With all this in mind, the Air Force might eventually settle on a multi-part KC-Z concept that includes both larger, stealthy manned, or even pilot-optional, aerial refuelers and smaller tanker drones. These planes would then likely work together with existing, non-stealthy designs.
The Air Force already uses “stacked” tanking concepts, especially during special operations missions, with larger KC-135s and KC-10s refueling smaller C-130-based tankers, which then link up with tilt-rotors, helicopters, or other smaller aircraft.

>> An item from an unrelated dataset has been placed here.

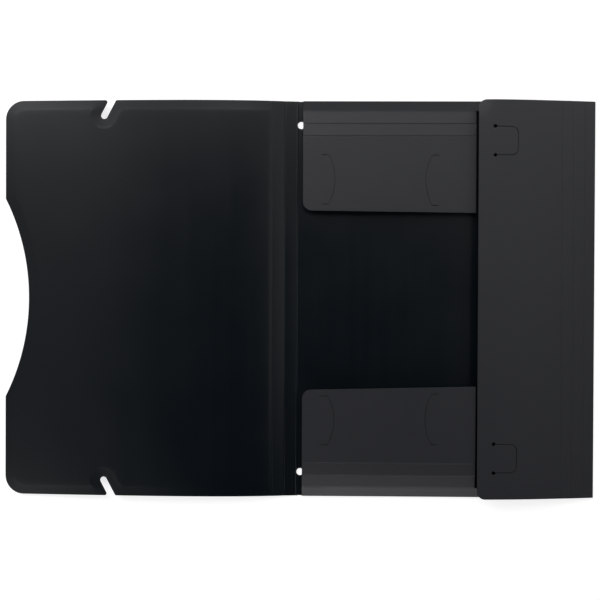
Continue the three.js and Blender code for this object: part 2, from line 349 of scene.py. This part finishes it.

Lockheed Martin’s concept art notably shows its Advanced Tanker refueling an HC-130J Combat King II rescue aircraft and tanker, which typically work with HH-60G Pave Hawk rescue helicopters.
How the Air Force plans to perform combat search and rescue in denied areas is another area of growing concern and HC-130Js and HH-60Gs would simply not be able to operate in highly contested environments. It isn’t hard to imagine a KC-Z tanker supporting any future stealthy rescue aircraft, though. There will be an increasing demand for low-observable transports, too.
“We wanted to make sure that we were materially communicating to [Air Mobility Command] that full range of possibilities,” Skunk Works’ O’Banion noted to Aviation Week. “And then as AMC considers which track they want to head down they’ve got a position that maximizes their level of understanding.”
Whatever design or designs the Air Force eventually decides it wants for its KC-Z program, it’s clear that the service is well aware of the increasing vulnerability of traditional tankers. With Lockheed Martin already crafting various concepts, and its competitors, especially Boeing and Northrop Grumman, almost certainly doing the same, its aerial refueling fleet looks set to transform significantly in the years to come.